= Comfort Women Memorial Peace Garden =

Memorial dedicated to comfort women

Comfort Women Memorial Peace Garden is a memorial to the World War II comfort women, which is located at the Fairfax County Government Center in Fairfax County, Virginia.

==Ceremonies==
===Unveiling ceremony===
The unveiling ceremony was on May 30, 2014. After the ribbon-cutting ceremony, butterflies, representing the comfort women, were released into the sky to honor the comfort women. There was also a dance performance to honor the comfort women. Park Jeong-sook, director of the Peace Mission Dance Group, performed a dance at the unveiling ceremony.

Kang Il-chul, a former comfort woman, visited for the unveiling ceremony. Kang touched the Memorial during the unveiling ceremony. Kang said, "I thank Americans who love Koreans and my fellow Koreans. The Japanese government should make an apology immediately, and the Korean government should address the issue more aggressively."

===First anniversary===
The first anniversary was on May 21, 2015. During the first anniversary, the Peace Mission Korean Dance Group, directed by Park Jeong-sook, performed.

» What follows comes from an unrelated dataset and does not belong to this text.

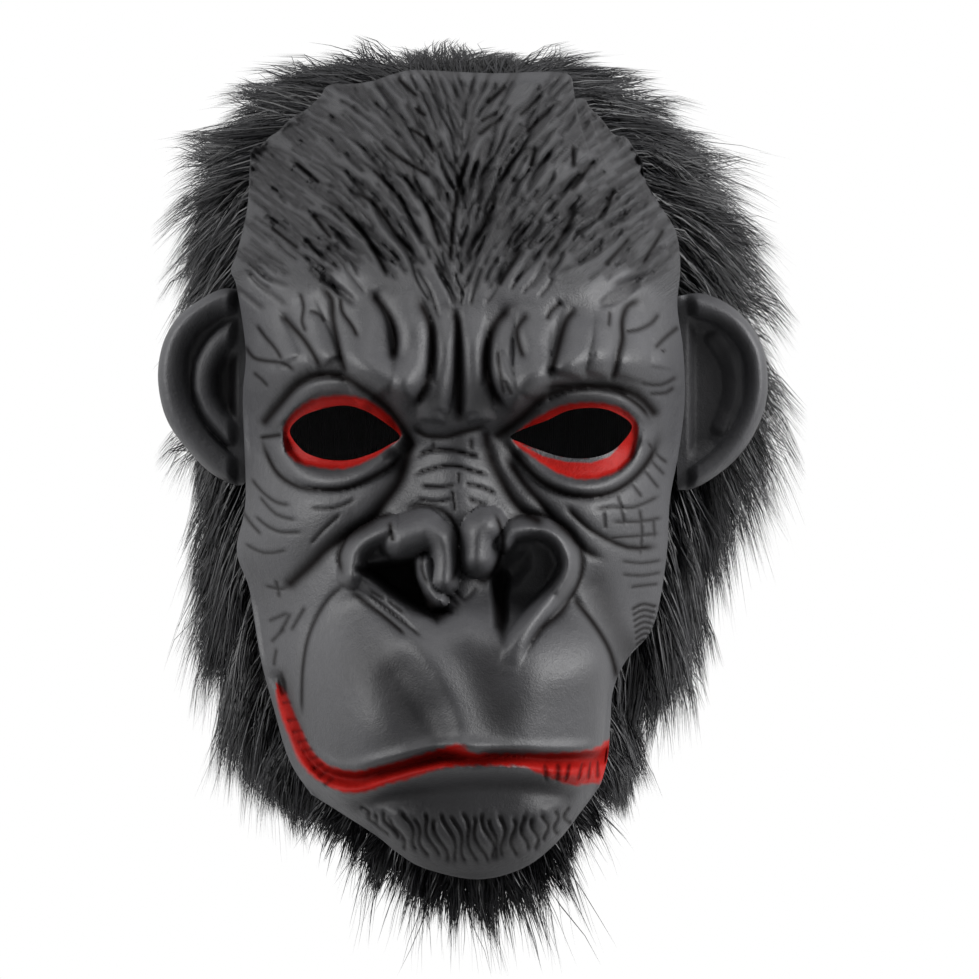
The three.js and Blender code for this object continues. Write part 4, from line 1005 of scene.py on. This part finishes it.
def ribbons(name, random, normals, paths, widths, material):
    """Tapered ribbons along paths of points: two edge points at each step and one at the tip."""
    count, steps, _ = paths.shape
    tangents = unit(np.gradient(paths, axis=1))
    turn = random.uniform(-1.0, 1.0, (count, 1, 1))
    binormal = unit(np.cross(tangents, normals[:, None]))
    side = binormal * np.cos(turn) + np.cross(tangents, binormal) * np.sin(turn)
    taper = (1 - (np.arange(steps) / (steps - 1)) ** 2.2)[None, :, None] * widths[:, None, None] / 2
    left, right = paths - side * taper, paths + side * taper
    body = np.stack([left[:, :-1], right[:, :-1]], axis=2).reshape(count, -1, 3)
    points = np.concatenate([body, paths[:, -1:]], axis=1)
    per = points.shape[1]
    base = (np.arange(count) * per)[:, None, None]
    k = 2 * np.arange(steps - 2)[None, :, None]
    quads = (base + k + np.array([0, 1, 3, 2])[None, None]).reshape(-1, 4)
    tips = (base[:, 0] + np.array([per - 3, per - 2, per - 1])[None]).reshape(-1, 3)

    mesh = bpy.data.meshes.new(name)
    loops = np.concatenate([quads.ravel(), tips.ravel()]).astype(np.int32)
    mesh.vertices.add(count * per)
    mesh.vertices.foreach_set("co", (points * MM).astype(np.float32).ravel())
    mesh.loops.add(len(loops))
    mesh.loops.foreach_set("vertex_index", loops)
    starts = np.concatenate([4 * np.arange(len(quads)), 4 * len(quads) + 3 * np.arange(len(tips))])
    mesh.polygons.add(len(starts))
    mesh.polygons.foreach_set("loop_start", starts.astype(np.int32))
    mesh.update(calc_edges=True)
    rounded_off(mesh)
    # Each strand's own random tone, plus painted sheen: every strand paler from its root to its tip
    tone = np.repeat(random.random(count) ** 3, per) * 0.8
    run = np.concatenate([np.repeat(np.arange(steps - 1), 2), [steps - 1]]) / (steps - 1)
    set_attribute(mesh, "tone", np.clip(tone + 0.25 * np.tile(run, count), 0, 1))
    mesh.materials.append(material)
    return put(name, mesh)


def leaders(roots, random, share):
    """For each root, the index of the nearest of a few roots picked as leaders of locks."""
    picked = random.choice(len(roots), max(1, int(len(roots) * share)), replace=False)
    nearest = np.empty(len(roots), int)
    for start in range(0, len(roots), 2000):
        apart = roots[start : start + 2000, None] - roots[picked][None]
        nearest[start : start + 2000] = (apart**2).sum(axis=2).argmin(axis=1)
    return picked[nearest]


def strand_paths(random, roots, normals, flow, length, height, droop, steps=5):
    """Strands from root to tip: along the flow, rising off the cloth to their height, sinking by their droop,
    waved a little, and drawn toward the tip of the nearest leading strand."""
    count = len(roots)
    lead = leaders(roots, random, LEADER_SHARE)
    flow = unit(flow + random.normal(0, 0.15, roots.shape) * np.isin(np.arange(count), lead)[:, None])
    t = np.linspace(0, 1, steps)[None, :, None]
    length, height, droop = (np.asarray(a)[:, None, None] for a in (length, height, droop))
    reach = np.sqrt(np.maximum(length**2 - height**2, (0.3 * length) ** 2))
    lift = t * (1.55 - 0.55 * t)
    paths = roots[:, None] + flow[:, None] * reach * t + normals[:, None] * height * lift
    paths[..., 2] -= (droop * length * t**2)[..., 0]
    across = np.cross(flow, normals)[:, None]
    phase, size = random.uniform(0, 6.3, (count, 1, 1)), random.normal(0, 1, (count, 1, 1))
    paths += across * (np.sin(4.2 * t + phase) - np.sin(phase)) * size * 0.07 * length
    offset = (roots - roots[lead])[:, None] * (1 - 0.86 * t)
    draw = np.clip(random.normal(0.66, 0.2, (count, 1, 1)), 0, 0.95) * smooth(t * 1.25)
    ratio = np.clip(length / length[lead], 0.6, 1.15)
    lead_path = roots[lead][:, None] + (paths[lead] - roots[lead][:, None]) * ratio
    return mix(paths, lead_path + offset, draw)


def held_in(paths, room):
    """Strands shortened toward their roots by the share that keeps their tips in a room of x, y, z spans."""
    low, high = np.array(room, float).T
    root, run = paths[:, 0], paths[:, -1] - paths[:, 0]
    free = np.where(run > 0, high - root, root - low) / np.maximum(np.abs(run), 1e-6)
    share = np.clip(free.min(axis=1), 0.2, 1)[:, None, None]
    return root[:, None] + (paths - root[:, None]) * share


def strands(name, random, roots, normals, flow, length, height, droop, material):
    """Fur from its roots, lifted a little off the cloth, laid, kept in its room and drawn as ribbons."""
    droops = np.full(len(roots), droop)
    paths = strand_paths(random, roots + normals * 0.3, normals, flow, length, height, droops)
    widths = random.uniform(*STRAND_WIDTHS, len(roots))
    return ribbons(name, random, normals, held_in(paths, FUR_ROOM), widths, material)


def ear_span(column):
    """One where an ear stands before the fur, nothing above and below it, by the hood's edge there."""
    z = hood_point(column, np.ones_like(column))[:, 2]
    return smooth((-66 - z) / 8) * smooth((z + 150.5) / 8)


def make_fur(name, seed, hood, columns, rows, count, material):
    """Fur of one part of the hood: strands rooted on the cloth, lying as the table of the fur's lie says."""
    random = np.random.default_rng(seed)
    column, row = hood.scatter(random, count, columns, rows)
    start = 1.05 + 0.8 * ear_span(column)
    row = np.where(row < start, start + (row - rows[0]) * 0.3, row)
    roots, normals, back = hood.at(column, row)
    behind = smooth((roots[:, 1] - HOOD_WIDEST_Y) / 60)
    lie = zip(look_up(FUR_LIE, column / HOOD_COLUMNS), FUR_LIE_BEHIND)
    length, height, backward, downward, outward = (mix(before, after, behind) for before, after in lie)
    pull = np.zeros_like(roots)
    pull[:, 2] = -downward
    pull[:, 0] = outward * np.clip(roots[:, 0] / 20, -1, 1)
    flow = pull + back * backward[:, None] + random.normal(0, 0.12, roots.shape)
    flow = unit(flow - normals * np.sum(flow * normals, axis=1, keepdims=True))
    low = smooth((-188 - roots[:, 2]) / 45)
    length, height = length * mix(1, 0.58, low), height * mix(1, 0.75, low)
    short = random.random(len(roots)) < 0.25
    stray = random.random(len(roots)) < 0.05
    length = length * random.uniform(0.72, 1.12, len(roots)) * np.where(short, 0.55, np.where(stray, 1.35, 1))
    height = height * random.uniform(0.3, 1.1, len(roots)) * np.where(short, 0.6, 1)
    return strands(name, random, roots, normals, flow, length, height, 0.08, material)


def make_beard(name, seed, strap, count, material):
    """Fur of the strap under the jaw, hanging down and fanning outward."""
    random = np.random.default_rng(seed)
    column, row = strap.scatter(random, count, (0.1, CHIN_COLUMNS - 0.1), (1.15, 2.95))
    roots, normals, _ = strap.at(column, row)
    flow = np.stack([roots[:, 0] * 0.012, np.full(len(roots), 0.05), np.full(len(roots), -1.0)], axis=1)
    flow = unit(flow + random.normal(0, 0.22, roots.shape))
    middle = 1 - (column / CHIN_COLUMNS * 2 - 1) ** 2
    wisp = random.random(len(roots)) < 0.14
    length = (10 + 7 * middle) * random.uniform(0.5, 1.2, len(roots)) * np.where(wisp, 2.0, 1)
    return strands(name, random, roots, normals, flow, length, 0.25 * length, 0.1, material)


def colour(hexadecimal):
    """Linear red, green, blue and alpha of an sRGB hex value."""
    parts = [int(hexadecimal[k : k + 2], 16) / 255 for k in (1, 3, 5)]
    return [c / 12.92 if c <= 0.04045 else ((c + 0.055) / 1.055) ** 2.4 for c in parts] + [1.0]


def fill(node, settings):
    """Sets a node's properties and inputs, and links those inputs that are given another node's output."""
    for key, value in settings.items():
        if isinstance(value, bpy.types.NodeSocket):
            node.id_data.links.new(value, node.inputs[key])
        elif isinstance(key, str) and hasattr(node, key):
            setattr(node, key, value)
        else:
            node.inputs[key].default_value = value
    return node


def add(tree, kind, settings, output=0):
    """An output of a new shader node."""
    return fill(tree.nodes.new("ShaderNode" + kind), settings).outputs[output]


def attribute(tree, name, output="Fac"):
    """The values written on the mesh under a name."""
    return add(tree, "Attribute", {"attribute_name": name}, output)


def noise(tree, place, scale, detail, roughness=0.5):
    """Cloudy noise from 0 to 1 at a place."""
    return add(tree, "TexNoise", {"Scale": scale, "Detail": detail, "Roughness": roughness, "Vector": place})


def ranged(tree, value, *ends):
    """A value carried from between the first two ends to between the last two, 0 and 1 if left out."""
    names = ("From Min", "From Max", "To Min", "To Max")
    return add(tree, "MapRange", {"Value": value} | dict(zip(names, ends)))


def combined(tree, operation, *values):
    """Values or outputs put together by one operation."""
    return add(tree, "Math", {"operation": operation} | dict(enumerate(values)))


def blend(tree, share, *ends):
    """A colour mixed by a share from a first to a second, each a hex value or another node's output."""
    first, second = (colour(end) if isinstance(end, str) else end for end in ends)
    return add(tree, "Mix", {"data_type": "RGBA", 0: share, 6: first, 7: second}, 2)


def bump(tree, strength, distance, height, below=None):
    """The surface raised by a height, over the surface below."""
    under = {"Normal": below} if below else {}
    return add(tree, "Bump", {"Strength": strength, "Distance": distance, "Height": height} | under)


def new_material(name):
    """A node material with its tree and its shader."""
    material = bpy.data.materials.new(name)
    material.use_nodes = True
    return material, material.node_tree, material.node_tree.nodes["Principled BSDF"]


def moulded_latex():
    """Moulded latex rubber, sprayed matt dark grey, with painted shade darkening the carved lines, creases
    and hollows, and red brushed on lips
    and eyelids: soft broad highlights, a fine grain from the mould, and paint a little worn and glossier."""
    material, tree, shader = new_material("moulded_latex")
    place = add(tree, "TexCoord", {}, "Object")
    painted_shade, combing = attribute(tree, "painted_shade"), attribute(tree, "combing", "Vector")
    paint = ranged(tree, attribute(tree, "paint"), 0.2, 0.74)
    mottle, grain = noise(tree, place, 55, 5, 0.6), noise(tree, place, 1500, 3, 0.65)
    worn, hair = noise(tree, place, 240, 4, 0.7), noise(tree, combing, 2.6, 6, 0.7)
    # Painted shade: dark lines in the grooves of the carved hair where the face is carved, then more in every
    # crease and hollow
    strength = add(tree, "SeparateXYZ", {"Vector": combing}, "Z")
    lines = combined(tree, "MULTIPLY", ranged(tree, hair, 0.42, 0.3, 0, 0.4), strength)
    body = blend(tree, mottle, "#171718", "#202022")
    dark = blend(tree, combined(tree, "MAXIMUM", painted_shade, lines), body, "#050404")
    # Red paint, a little worn, darkened with painted shade in the creases
    red = blend(tree, painted_shade, blend(tree, worn, "#460302", "#600a07"), "#160202")
    carved = bump(tree, 0.9, 0.0015, combined(tree, "MULTIPLY", hair, strength))
    fine = bump(tree, 0.45, 0.0004, grain, carved)
    dull = combined(tree, "MULTIPLY_ADD", paint, 0.8, painted_shade)
    fill(shader, {
        "Base Color": blend(tree, paint, dark, red), "Normal": bump(tree, 0.3, 0.0012, worn, fine),
        "Roughness": ranged(tree, worn, 0, 1, 0.62, 0.46), "IOR": 1.5,
        "Specular IOR Level": ranged(tree, dull, 0, 1, 0.15, 0.01),
    })
    return material


def synthetic_fur():
    """Long acrylic pile, dyed black: near-black strands, some paler than others, each painted paler from root
    to tip as a painted grey sheen.
    """
    material, tree, shader = new_material("synthetic_fur")
    shade = blend(tree, attribute(tree, "tone"), "#030304", "#131315")
    fill(shader, {"Base Color": shade, "Roughness": 0.46, "Specular IOR Level": 0.1, "IOR": 1.5})
    return material


def knitted_backing():
    """Knitted polyester backing of the pile cloth, dyed black: dull, with fine ribs of stitches."""
    material, tree, shader = new_material("knitted_backing")
    place = add(tree, "TexCoord", {}, "Object")
    ribs = add(tree, "TexWave", {"Scale": 420, "Distortion": 2, "Detail": 2, "Vector": place}, "Fac")
    yarn = blend(tree, noise(tree, place, 900, 3), "#08080a", "#1c1c1f")
    fill(shader, {"Base Color": yarn, "Normal": bump(tree, 0.5, 0.0006, ribs), "Roughness": 0.95})
    return material


def pale_paper():
    """Matt pale studio paper, without any shine."""
    material, _, shader = new_material("pale_paper")
    fill(shader, {"Base Color": colour("#a2a2a2"), "Roughness": 1.0, "Specular IOR Level": 0.0})
    return material


def make_stage():
    """A pale floor, an even white room, three soft lights and the camera at the photograph's angle."""
    half, level = FLOOR
    corners = [(-half, -half, level), (half, -half, level), (half, half, level), (-half, half, level)]
    make_piece("floor", corners, [[[0, 1, 2, 3]]], pale_paper())
    scene = bpy.context.scene
    scene.world = bpy.data.worlds.new("studio")
    scene.world.use_nodes = True
    fill(scene.world.node_tree.nodes["Background"], {"Color": colour("#ffffff"), "Strength": 1.0})
    for name, place, size, power in LIGHTS:
        light = bpy.data.lights.new(name, "AREA")
        light.shape, light.size, light.energy = "SQUARE", size * MM, power
        lamp = put(name, light)
        lamp.location = [c * MM for c in place]
        x, y, z = np.array(LIGHT_AIM) - place
        lamp.rotation_euler = (math.atan2(math.hypot(x, y), -z), 0, math.atan2(-x, y))
    camera = bpy.data.cameras.new("camera")
    camera.sensor_width, camera.clip_end = 36, 50
    camera.lens = camera.sensor_width * CAMERA_DISTANCE / PHOTO_WIDTH
    scene.camera = put("camera", camera)
    x, z = PHOTO_MIDDLE
    scene.camera.location = [c * MM for c in (x, PHOTO_PLANE - CAMERA_DISTANCE, z)]
    scene.camera.rotation_euler = (math.pi / 2, 0, 0)
    scene.view_settings.view_transform = "Standard"


make_stage()
latex, fur, backing = moulded_latex(), synthetic_fur(), knitted_backing()
hood_cloth = Cloth(hood_point, HOOD_COLUMNS, HOOD_ROWS, 4)
jaw_strap = Cloth(strap_point, CHIN_COLUMNS, 3, 4)
DENSITY = 1.0
CROWN = (HOOD_COLUMNS * 0.36, HOOD_COLUMNS * 0.64)
NAPE_ROW = 7.5

pieces = [
    (make_face(latex), "face_shell", "face"),
    (make_ear("ear_at_right", EAR_RIGHT, EAR_RIGHT_ROLLS, EAR_RIGHT_HOLLOWS, latex), "ear_right", "ears"),
    (make_ear("ear_at_left", EAR_LEFT, EAR_LEFT_ROLLS, EAR_LEFT_HOLLOWS, latex), "ear_left", "ears"),
    (make_hood(hood_cloth, jaw_strap, backing), "hood_cloth", "cloth"),
]
for name, seed, columns, rows, count, node in (
    ("fur_crown", 1, CROWN, (1.05, NAPE_ROW), 25000, "crown_fur"),
    ("fur_right", 2, (0.1, CROWN[0]), (1.05, NAPE_ROW), 26500, "side_fur_right"),
    ("fur_left", 3, (CROWN[1], HOOD_COLUMNS - 0.1), (1.05, NAPE_ROW), 26500, "side_fur_left"),
    ("fur_nape", 4, (0, HOOD_COLUMNS), (NAPE_ROW, HOOD_ROWS - 0.02), 23000, "nape_fur"),
):
    pieces.append((make_fur(name, seed, hood_cloth, columns, rows, int(count * DENSITY), fur), node, "fur"))
pieces.append((make_beard("fur_chin", 6, jaw_strap, int(6500 * DENSITY), fur), "chin_fur", "fur"))

for piece, node, slot in pieces:
    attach(piece, "root")
    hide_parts(node)

bpy.context.view_layer.update()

Chung In-sook, who attended the first anniversary, said, "I was in the fifth grade during the Japanese occupation, and the teacher came to class and said one person was needed to work in a factory in Japan." Chung said, "We were told we would receive some form of compensation. One girl volunteered, she was 12 or 13, and never came back."

==Creation==
The Memorial was a collaboration between the Washington Coalition for Comfort Women Issues, Inc., and Fairfax County, led by Sharon Bulova, Chairman of the Fairfax County Board of Supervisors.

The Memorial was unveiled after a campaign and fundraising by Korean American activists. A group of Korean Americans led the project to establish the Memorial.

==Purpose==
The Fairfax County Board of Supervisors said that the Memorial "will serve as a lasting reminder and an affirmation to the world that all crimes against humanity, such as human trafficking, will not be condoned or tolerated." Sharon Bulova, Fairfax County Board of Supervisors Chairman, said, "Human trafficking is a serious issue on all corners of the globe, including right here in the United States and in Fairfax County." Bulova said, "The purpose of this memorial is to commemorate the Comfort Women of World War II and draw attention to the broader issue of human trafficking occurring all over the world."